=== Your instructions ===
Copy exactly the block of lines between the one containing "check and write" and the one containing "before = set(bpy.data.objects)", inclusive.

=== Source material ===
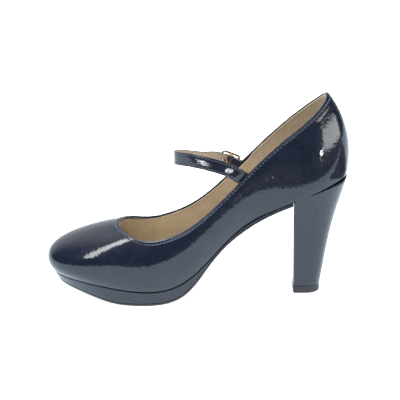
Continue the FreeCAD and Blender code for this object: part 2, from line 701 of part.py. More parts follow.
def strap_frames():
    """Middle point, width direction and outward direction at each station of the strap."""
    frames = []
    last = len(STRAP_PATH) - 1
    for i, (place, lean) in enumerate(STRAP_PATH):
        along = (STRAP_PATH[min(i + 1, last)][0] - STRAP_PATH[max(i - 1, 0)][0]).normalize()
        width = Vector(lean, 0, 1).normalize()
        out = width.cross(along).normalize()
        frames.append((place, along.cross(out).normalize(), out))
    return frames


def ruled_face(rail, other):
    """Face between two rails that were interpolated over the same parameters."""
    surface = Part.BSplineSurface()
    poles = [list(pair) for pair in zip(rail.getPoles(), other.getPoles())]
    surface.buildFromPolesMultsKnots(poles, rail.getMultiplicities(), [2, 2], rail.getKnots(), [0, 1],
                                     False, False, 3, 1)
    return surface.toShape()


def strap_band(half_low, half_high, low, high):
    """Solid band along the strap between two places across its width and two heights off its middle."""
    frames = strap_frames()
    rails = []
    for side, height in ((half_low, low), (half_high, low), (half_high, high), (half_low, high)):
        rail = Part.BSplineCurve()
        rail.interpolate(Points=[place + width * side + out * height for place, width, out in frames],
                         Parameters=[float(i) for i in range(len(frames))])
        rails.append(rail)
    faces = [ruled_face(rails[i], rails[(i + 1) % 4]) for i in range(4)]
    for end, turn in ((0, 1), (-1, -1)):
        corners = [rail.getPoles()[end] for rail in rails][::turn]
        faces.append(Part.Face(Part.makePolygon(corners + corners[:1])))
    return closed_solid(faces)


half_strap = 0.5 * size("strap_width")
leather_top = size("strap_leather")
strap_blank = feature("StrapBlank", strap_band(-half_strap, half_strap, SUNK, leather_top))
strap_lining_blank = feature("StrapLiningBlank",
                             strap_band(-half_strap, half_strap, -size("strap_lining"), -SUNK))
WALL_CLEARANCE = 0.35
wall_block = feature("WallBlock", wall_layer(-WALL_CLEARANCE, lining_in + WALL_CLEARANCE, 0.5, 1.0))

# Holes for the prong: a slot where it goes through now, and a round hole nearer the free end.
HOLE_RADIUS = 1.0
HOLE_REACH = 6.0                 # half the length of the tools that cut them
SLOT_START, SLOT_END = -5.8, 1.8
SPARE_HOLE = 13.2


def strap_hole(back):
    """Cylinder through the strap at a distance along it from the buckle."""
    hole = doc.addObject("Part::Cylinder", "StrapHole")
    hole.Radius, hole.Height = HOLE_RADIUS, 2 * HOLE_REACH
    hole.Placement = Placement(at_buckle(back, -HOLE_REACH), Rotation(Vector(0, 0, 1), outwards))
    return hole


slot_box = doc.addObject("Part::Box", "ProngSlot")
slot_box.Length, slot_box.Width, slot_box.Height = SLOT_END - SLOT_START, 2 * HOLE_RADIUS, 2 * HOLE_REACH
slot_box.Placement = Placement(at_buckle(SLOT_END, -HOLE_REACH, -HOLE_RADIUS), buckle_turn)
strap_cutters = group("StrapCutters", [strap_hole(back) for back in (SLOT_START, SLOT_END, SPARE_HOLE)]
                      + [slot_box, wall_block])
node(cut("Strap", strap_blank, strap_cutters), "strap")
node(cut("StrapLining", strap_lining_blank, strap_cutters), "strap_lining")

THREAD_INSET, THREAD_WIDTH = 1.5, 0.5
rows = []
for side in (-1, 1):
    edges = sorted((side * (half_strap - THREAD_INSET), side * (half_strap - THREAD_INSET - THREAD_WIDTH)))
    rows.append(feature("StrapThreadRow",
                        strap_band(edges[0], edges[1], leather_top + SUNK, leather_top + size("bead"))))
node(cut("StrapThread", group("StrapThreadRows", rows), wall_block), "strap_thread")

# ---------------------------------------------------------------- buckle
FRAME_OUT = 0.55                 # middle of the frame, outwards from the strap's plane
frame_place = Placement(at_buckle(0, FRAME_OUT), buckle_turn)


def rectangle(half_x, half_y, centre_y=0.0):
    """Four lines of a rectangle about (0, centre_y)."""
    low, high = centre_y - half_y, centre_y + half_y
    corners = [Vector(x, y, 0) for x, y in ((-half_x, low), (half_x, low), (half_x, high), (-half_x, high))]
    return [Part.LineSegment(corners[i], corners[(i + 1) % 4]) for i in range(4)]


frame = doc.addObject("PartDesign::Body", "BuckleFrameBody")
half_long, half_wide = 0.5 * size("frame_length"), 0.5 * size("frame_width")
bar = size("frame_bar")
outline = body_sketch(frame, "FrameOutline", "XY_Plane",
                      rectangle(half_long, half_wide) + rectangle(half_long - bar, half_wide - bar))
frame_pad = pad(frame, "FramePad", outline, "{frame_sheet}", midplane=True)
doc.recompute()
round_edges(frame, "FrameRound", frame_pad, lambda edge: abs(edge.CenterOfMass.y) > half_wide - 0.1,
            "{frame_corner}")
doc.recompute()
LUG_HALF = 1.4                   # half-length of the lugs that hold the bar
lugs = body_sketch(frame, "Lugs", "XY_Plane",
                   rectangle(LUG_HALF, 0.5 * bar, half_wide - 0.5 * bar)
                   + rectangle(LUG_HALF, 0.5 * bar, 0.5 * bar - half_wide))
pad(frame, "LugPad", lugs, "{bar_drop} + {bar_radius}", reverse=True)
bar_circle = body_sketch(frame, "BarCircle", "XZ_Plane",
                         [Part.Circle(Vector(0, -size("bar_drop"), 0), Vector(0, 0, 1), size("bar_radius"))])
bar_pad = pad(frame, "BarPad", bar_circle, "{frame_width} - {frame_bar}", midplane=True)
doc.recompute()
frame.Tip = bar_pad
frame.Placement = frame_place
node(frame, "buckle_frame")

# The prong: a wire ring round the bar, and a bent wire that rests on the frame's front bar.
BAR_OUT = FRAME_OUT - size("bar_drop")
PRONG_PLAY = size("prong_play")
prong_radius = size("prong_radius")
ring_radius = size("bar_radius") + prong_radius + PRONG_PLAY
prong_ring = doc.addObject("Part::Torus", "ProngRing")
prong_ring.Radius1 = ring_radius
bind(prong_ring, "Radius2", "{prong_radius}")
prong_ring.Placement = Placement(at_buckle(0, BAR_OUT), Rotation(Vector(0, 0, 1), across))
rest_out = FRAME_OUT + 0.5 * size("frame_sheet") + prong_radius + PRONG_PLAY
wire_points = [at_buckle(-ring_radius, BAR_OUT + 0.3), at_buckle(-4.4, 1.45), at_buckle(-7.0, rest_out),
               at_buckle(-10.2, rest_out - 0.25)]
wire_path = Part.BSplineCurve()
wire_path.interpolate(wire_points)
wire_spine = Part.Wire([wire_path.toShape()])
wire_start = wire_path.tangent(wire_path.FirstParameter)[0]
wire_section = Part.Wire([Part.Circle(wire_points[0], wire_start, prong_radius).toShape()])
prong_wire = feature("ProngWire", wire_spine.makePipeShell([wire_section], True, True))
prong_tip = doc.addObject("Part::Sphere", "ProngTip")
bind(prong_tip, "Radius", "{prong_radius}")
prong_tip.Placement.Base = wire_points[-1]
node(fuse("BuckleProng", [prong_ring, prong_wire, prong_tip]), "buckle_prong")

# The tab: leather folded round the bar, both layers running back to the collar.
TAB_PLAY = 0.25                  # between the bar and the leather round it
NECK = (3.0, -2.35)              # back, out: where the outer layer leaves the loop's curve
TAIL = ((8.0, -4.7), (8.2, -5.6))
LOOP_TOP, LOOP_BOTTOM = 0.6, -0.2
PRONG_GAP = (7.2, 1.9, 12.0)     # slot for the prong's ring: along the strap, across it, and outwards
GAP_BACK, GAP_LOW = 3.2, 5.0     # how far it reaches behind the bar, and below it


def tab_profile():
    """Outline of the folded tab, seen along the bar: a loop round the bar with a flat double tail."""
    inner = size("bar_radius") + TAB_PLAY
    outer = inner + size("tab_leather")
    loop_top, loop_bottom = at_buckle(LOOP_TOP, BAR_OUT + outer), at_buckle(LOOP_BOTTOM, BAR_OUT - outer)
    corners = [loop_top, at_buckle(*NECK), at_buckle(*TAIL[0]), at_buckle(*TAIL[1]), loop_bottom]
    edges = [Part.Arc(loop_bottom, at_buckle(-outer, BAR_OUT), loop_top).toShape()]
    edges += [Part.makeLine(start, end) for start, end in zip(corners, corners[1:])]
    hole = Part.Face(Part.Wire([Part.Circle(at_buckle(0, BAR_OUT), across, inner).toShape()]))
    return Part.Face(Part.Wire(edges)).cut(hole)


tab_solid = tab_profile().extrude(across * size("tab_width"))
tab_solid.translate(across * -0.5 * size("tab_width"))
tab_blank = feature("TabBlank", tab_solid)
prong_gap = block("ProngGap", (0, 0, 0), PRONG_GAP)
prong_gap.Placement = Placement(at_buckle(GAP_BACK, BAR_OUT - GAP_LOW, -0.5 * PRONG_GAP[1]), buckle_turn)
tab_cutters = group("TabCutters", [prong_gap, wall_block])
node(cut("BuckleTab", tab_blank, tab_cutters), "buckle_tab")

# ---------------------------------------------------------------- check and write
doc.recompute()
problems = []
for item in doc.Objects:
    if "Invalid" in item.State or "Error" in item.State:
        problems.append("%s is in state %s" % (item.Label, item.State))
for item in NODES:
    shape = item.Shape
    if shape.isNull() or not shape.isValid() or not shape.Solids:
        problems.append("%s has no valid solid" % item.Label)
if problems:
    raise RuntimeError("; ".join(problems))

os.makedirs("parts", exist_ok=True)
for item in NODES:
    box = item.Shape.optimalBoundingBox(False)
    print("%-16s %2d solids %9.1f mm3  x %7.1f %7.1f  y %6.1f %6.1f  z %6.1f %6.1f" % (
        item.Label, len(item.Shape.Solids), item.Shape.Volume,
        box.XMin, box.XMax, box.YMin, box.YMax, box.ZMin, box.ZMax))
    item.Shape.exportStep("parts/%s.step" % item.Label)
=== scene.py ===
"""Looks of the high heel pump: patent leather, linings, stitches, sole, heel and buckle.

The shapes repeat the design's own rings and paths in millimetres, and mesh_piece turns them to metres.
+Z is up, -X points to the toe, -Y is the inner side of the foot, and the origin is on the ground, under
the heel tip's pin.
"""
import itertools
import json
import math

import bmesh
import bpy
import numpy as np
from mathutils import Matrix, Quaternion, Vector


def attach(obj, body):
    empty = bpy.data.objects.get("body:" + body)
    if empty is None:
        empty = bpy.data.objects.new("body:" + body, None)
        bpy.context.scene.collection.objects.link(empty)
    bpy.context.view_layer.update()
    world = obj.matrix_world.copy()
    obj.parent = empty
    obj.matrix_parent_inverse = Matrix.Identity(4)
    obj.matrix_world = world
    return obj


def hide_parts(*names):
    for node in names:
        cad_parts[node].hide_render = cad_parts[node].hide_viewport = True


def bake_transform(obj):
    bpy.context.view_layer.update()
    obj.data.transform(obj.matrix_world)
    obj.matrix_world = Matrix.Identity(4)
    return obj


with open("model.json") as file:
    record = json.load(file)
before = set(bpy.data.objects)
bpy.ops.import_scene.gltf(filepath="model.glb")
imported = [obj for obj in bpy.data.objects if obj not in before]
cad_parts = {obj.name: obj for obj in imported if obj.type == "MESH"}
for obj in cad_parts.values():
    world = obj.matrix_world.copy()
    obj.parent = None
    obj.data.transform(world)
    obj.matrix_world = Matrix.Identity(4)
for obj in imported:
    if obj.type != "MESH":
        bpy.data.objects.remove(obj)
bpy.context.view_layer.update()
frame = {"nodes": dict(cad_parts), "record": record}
MM = 0.001


# ---- curves
def natural_spline(knots):
    """The natural cubic spline through (x, value) knots, straight beyond its ends."""
    xs, ys = np.array(knots, float).T
    gap = np.diff(xs)
    last = len(xs) - 1
    system = np.eye(last + 1)
    right = np.zeros(last + 1)
    for i in range(1, last):
        system[i, i - 1:i + 2] = gap[i - 1], 2 * (gap[i - 1] + gap[i]), gap[i]
        right[i] = 6 * ((ys[i + 1] - ys[i]) / gap[i] - (ys[i] - ys[i - 1]) / gap[i - 1])
    bend = np.linalg.solve(system, right)
    first_slope = (ys[1] - ys[0]) / gap[0] - gap[0] * bend[1] / 6
    last_slope = (ys[-1] - ys[-2]) / gap[-1] + gap[-1] * bend[-2] / 6

    def value(x):
        x = np.asarray(x, float)
        inside = np.clip(x, xs[0], xs[-1])
        i = np.clip(np.searchsorted(xs, inside) - 1, 0, last - 1)
        after, before = xs[i + 1] - inside, inside - xs[i]
        height = (bend[i] * after ** 3 + bend[i + 1] * before ** 3) / (6 * gap[i])
        height += (ys[i] / gap[i] - bend[i] * gap[i] / 6) * after
        height += (ys[i + 1] / gap[i] - bend[i + 1] * gap[i] / 6) * before
        return height + first_slope * np.minimum(x - xs[0], 0) + last_slope * np.maximum(x - xs[-1], 0)
    return value


def ring_curve(points):
    """The closed uniform cubic B-spline through the points, as a function of t counted in points."""
    points = np.array(points, float)
    count = len(points)
    system = np.zeros((count, count))
    for i in range(count):
        for neighbour, share in ((i - 1, 1 / 6), (i, 4 / 6), (i + 1, 1 / 6)):
            system[i, neighbour % count] = share
    poles = np.linalg.solve(system, points)

    def value(t):
        t = np.asarray(t, float)
        i = np.floor(t).astype(int)
        f = (t - i)[..., None]
        weights = ((1 - f) ** 3 / 6, (3 * f ** 3 - 6 * f ** 2 + 4) / 6,
                   (-3 * f ** 3 + 3 * f ** 2 + 3 * f + 1) / 6, f ** 3 / 6)
        return sum(poles[(i - 1 + k) % count] * weight for k, weight in enumerate(weights))
    return value


def unit(vectors):
    return vectors / np.linalg.norm(vectors, axis=-1, keepdims=True)


def distance_along(path):
    """Distance of each point of a path from its start."""
    return np.concatenate([[0], np.cumsum(np.linalg.norm(np.diff(path, axis=0), axis=1))])


def through_knots(knots, knot_places, places):
    """Points at the given places of the natural splines through the rows of knots."""
    columns = [natural_spline(np.stack([knot_places, column], axis=1))(places) for column in knots.T]
    return np.stack(columns, axis=1)


def smooth_path(knots, steps):
    """Even places along the knots, by distance, and the points of the smooth curve there."""
    travel = distance_along(knots)
    places = np.linspace(0, travel[-1], steps)
    return places, through_knots(knots, travel, places)


def smooth_step(x, low, high):
    """0 below low, 1 above high, and smooth between."""
    share = np.clip((x - low) / (high - low), 0, 1)
    return share * share * (3 - 2 * share)


def bell(x, middle, width):
    """A round bump of height 1."""
    return np.exp(-((x - middle) / width) ** 2)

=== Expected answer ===
# ---------------------------------------------------------------- check and write
doc.recompute()
problems = []
for item in doc.Objects:
    if "Invalid" in item.State or "Error" in item.State:
        problems.append("%s is in state %s" % (item.Label, item.State))
for item in NODES:
    shape = item.Shape
    if shape.isNull() or not shape.isValid() or not shape.Solids:
        problems.append("%s has no valid solid" % item.Label)
if problems:
    raise RuntimeError("; ".join(problems))

os.makedirs("parts", exist_ok=True)
for item in NODES:
    box = item.Shape.optimalBoundingBox(False)
    print("%-16s %2d solids %9.1f mm3  x %7.1f %7.1f  y %6.1f %6.1f  z %6.1f %6.1f" % (
        item.Label, len(item.Shape.Solids), item.Shape.Volume,
        box.XMin, box.XMax, box.YMin, box.YMax, box.ZMin, box.ZMax))
    item.Shape.exportStep("parts/%s.step" % item.Label)
=== scene.py ===
"""Looks of the high heel pump: patent leather, linings, stitches, sole, heel and buckle.

The shapes repeat the design's own rings and paths in millimetres, and mesh_piece turns them to metres.
+Z is up, -X points to the toe, -Y is the inner side of the foot, and the origin is on the ground, under
the heel tip's pin.
"""
import itertools
import json
import math

import bmesh
import bpy
import numpy as np
from mathutils import Matrix, Quaternion, Vector


def attach(obj, body):
    empty = bpy.data.objects.get("body:" + body)
    if empty is None:
        empty = bpy.data.objects.new("body:" + body, None)
        bpy.context.scene.collection.objects.link(empty)
    bpy.context.view_layer.update()
    world = obj.matrix_world.copy()
    obj.parent = empty
    obj.matrix_parent_inverse = Matrix.Identity(4)
    obj.matrix_world = world
    return obj


def hide_parts(*names):
    for node in names:
        cad_parts[node].hide_render = cad_parts[node].hide_viewport = True


def bake_transform(obj):
    bpy.context.view_layer.update()
    obj.data.transform(obj.matrix_world)
    obj.matrix_world = Matrix.Identity(4)
    return obj


with open("model.json") as file:
    record = json.load(file)
before = set(bpy.data.objects)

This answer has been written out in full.